Oatmeal Cranberry Walnut Cookies

If you have heard of the Levain Bakery, you will know of their giant, soft, thick cookies. I came across a recipe claiming to taste just like them and was intrigued - Melissa Stadler at Modern Honey has a made a number of varieties. I was looking for recipes to use up some dried cranberries and walnuts I had sitting around and decided the oatmeal raisin cookies would be the perfect chance. Please visit her site for all the tips and tricks - the method is really quite different from a regular cookie recipe so you will want to make sure you know what's up. I made a half recipe, only five cookies, since I was the only person who would end up eating them.

Oatmeal Raisin Cookies (Oatmeal Cranberry Walnut Cookies explained below)

  • 1 cup cold butter, cut into cubes
  • 1 cup + 2 Tbsp brown sugar
  • 1/2 cup granulated sugar
  • 2 eggs
  • 2 cups all-purpose flour
  • 1/2 cup cake flour*
  • 1 1/2 cup rolled oats
  • 1 tsp cornstarch*
  • 3/4 teaspoon baking soda
  • 1/2 teaspoon salt
  • 1/2 teaspoon cinnamon*
  • 1 1/2 cups raisins*
  • 1 cup walnuts, chopped (OPTIONAL)
  1. Preheat oven to 410 degrees.
  2. In a large bowl, cream together cold butter and sugars until light and fluffy, about 4 minutes. Add eggs one at a time, mixing well after each addition.
  3. Add cake flour, all-purpose flour, oats, cornstarch, baking soda, salt and cinnamon and stir until combined. Stir in raisins and walnuts (optional).
  4. Chill dough for 15 minutes.
  5. Separate dough into large balls and place on lightly colored cookie sheet. Lightly press on top of dough to smooth out. If you have a scale, you can make them anywhere from 4.5 ounces - 6 ounces. You will fit 4-6 cookies on one large cookie sheet. The dough makes 8-12 extra large cookies.
  6. Bake for 9-11 minutes or until golden brown on the top. Let them rest for at least 10-15 minutes to set.

*Notes from JennyBakes:

-I just used 1/4 cup more ap flour because I was out of cake flour
-I couldn't find any cornstarch in my cupboard and the Instacart person couldn't find any at the store (eyeroll) so I subbed tapioca flour and this seemed fine
-I doubled the cinnamon, always.
-I used dried cranberries instead
-These instructions seem crazy. 410?! Use cold butter?! Bake only 9-11 minutes? Just follow what she says and go against your instinct of when they are done. It pays off.

Monday, June 29, 2020

Emirati Balaleet

When I posted about Emirati pancakes, I mentioned that everyone has a different version of that recipe, well that is also going to be true about Balaleet. I have seen so many YouTube videos of a variety of techniques that I will be sharing more of a method, even though I used the recipe from Feast like last time. Wikipedia says balaleet "traditionally consists of vermicelli sweetened with sugar, cardamom, rose water and saffron, and served with an overlying egg omelette." Vermicelli is a kind of pasta, it's true, but in this case, it is served partially sweet. I believe this is influenced by Indian cuisine that traveled to this region because you can find vermicelli in sweet rice puddings and even sweet drinks like falooda

Just to get my initial impressions out of the way, I find it impossible to think of a sweet pasta without immediately thinking of Buddy the Elf as immortalized by Will Farrell. He adds candy and maple syrup to his spaghetti. I fully expected this dish to be sweet like that, but it really isn't.

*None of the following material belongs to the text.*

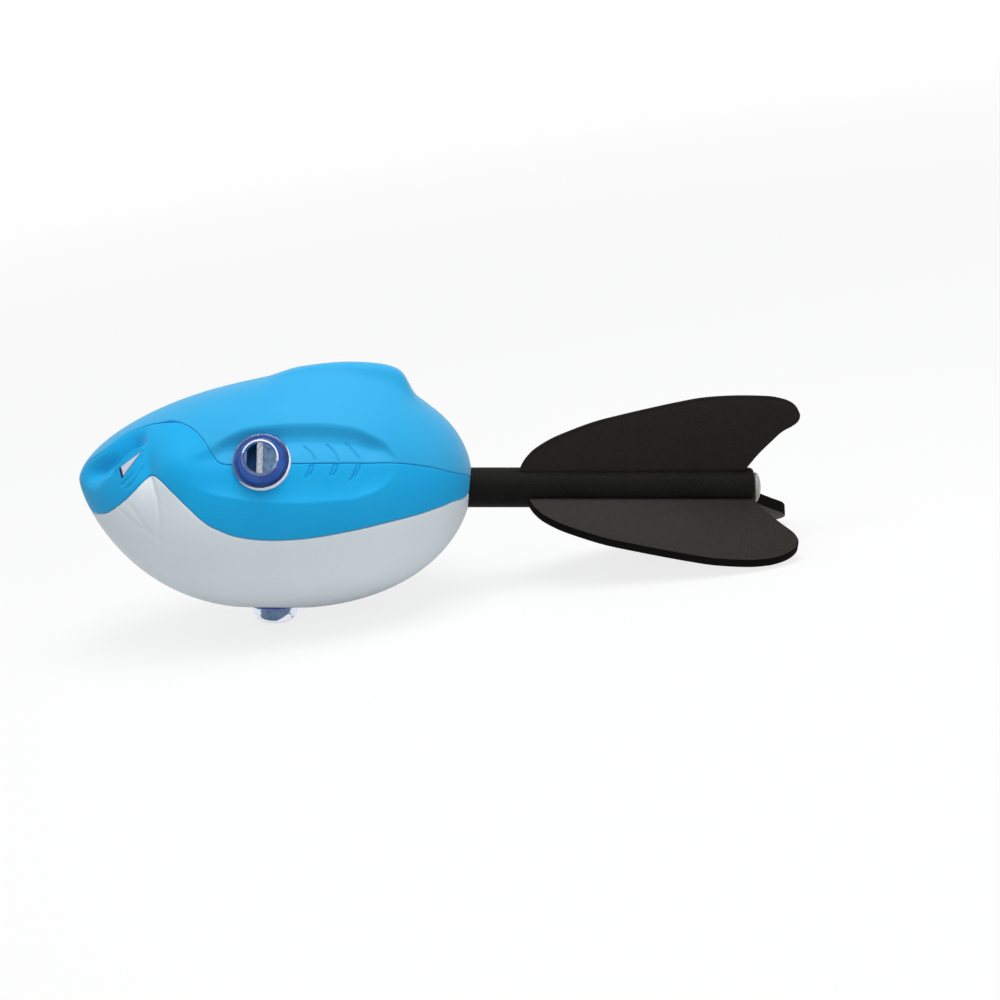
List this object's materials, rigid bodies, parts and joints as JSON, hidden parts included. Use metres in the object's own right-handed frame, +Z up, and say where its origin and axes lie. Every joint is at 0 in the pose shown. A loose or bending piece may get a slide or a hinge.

Some recipes toast the vermicelli to a golden brown. Some toast half and keep half untoasted. Some don't toast the vermicelli and darken it with saffron or fake saffron coloring. I think the toasting would add more flavor, and I ended up wishing I'd done more of that. I've seen some recipes that also include toasted nuts. I had soaked my saffron in rosewater and added all the required spices but it had less flavor than I thought it would. I felt I could kind of take it or leave it, and it was a lot of work to have that impression.

To me what was really tasty and I'd love to make again is the eggs! I've never added spices to scrambled eggs, and I liked both the coriander from the recipe and the cardamom that came over from the noodles in with the eggs. It reminded me of how my Mom would cook up the last of the french toast milky eggs after making french toast, so maybe it's more the nostalgia element than anything else.